Used by: AgentFlowBase.gateway_submit_steps()

Request

{
  "steps": [
    {
      "trajectory_uid": "string",
      "prompt_uid": "string",
      "prompt_ids": [50, 60, 70],
      "response_ids": [101, 202],
      "reward": 0.0,
      "step_index": 0,
      "policy_version": 42,
      "is_last": true,
      "metadata": {}
    }
  ]
}

Response

{
  "submitted": 1,
  "status": "ok"
}

POST /compute_reward

Compute a reward score for a step (called by Trainer, not by agents).

Request

{
  "trajectory_uid": "string",
  "messages": [...],
  "dataset_fields": {
    "ground_truth": "string",
    "task_type": "string"
  }
}

Response

{
  "reward": 0.85
}

POST /{trajectory_uid}/{prompt_uid}/v1/chat/completions (reserved)

OpenAI-compatible endpoint for black-box agents. The trajectory_uid and prompt_uid are embedded in the URL path.

Request

Standard OpenAI chat/completions request body.

Response

Standard OpenAI chat/completions response.

Status: Reserved

This endpoint is designed and stubbed. It will be the primary integration point for black-box online agents in a future release.

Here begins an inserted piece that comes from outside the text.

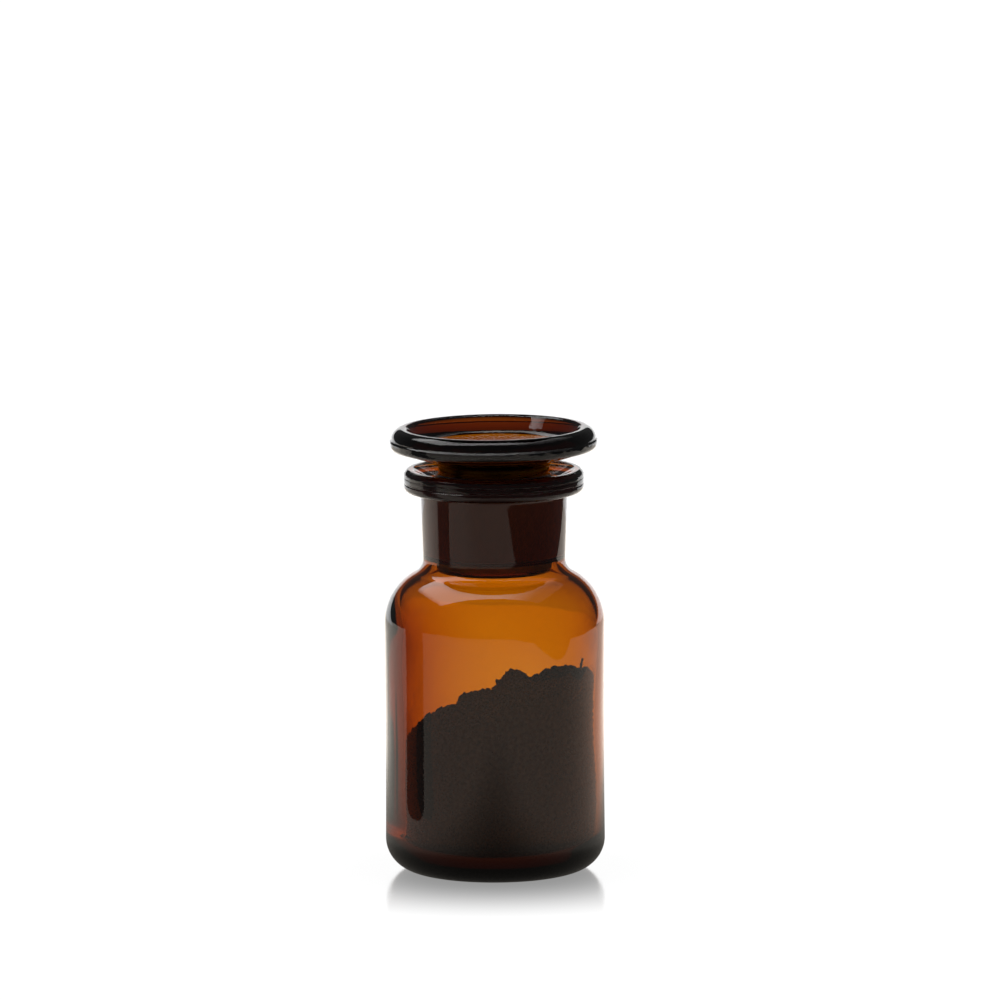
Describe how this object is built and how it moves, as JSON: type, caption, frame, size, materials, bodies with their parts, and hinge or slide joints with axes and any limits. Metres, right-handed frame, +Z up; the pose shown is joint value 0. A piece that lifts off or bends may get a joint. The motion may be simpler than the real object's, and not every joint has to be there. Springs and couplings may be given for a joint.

POST /complete_trajectory/{trajectory_uid} (reserved)

Signal that a trajectory is complete. Used in black-box mode when the agent manages conversation boundaries.

Request

{
  "trajectory_uid": "string",
  "final_reward": 0.9
}

Response

{ "status": "ok" }

Health Check

curl http://localhost:8000/health
# {"status": "ok"}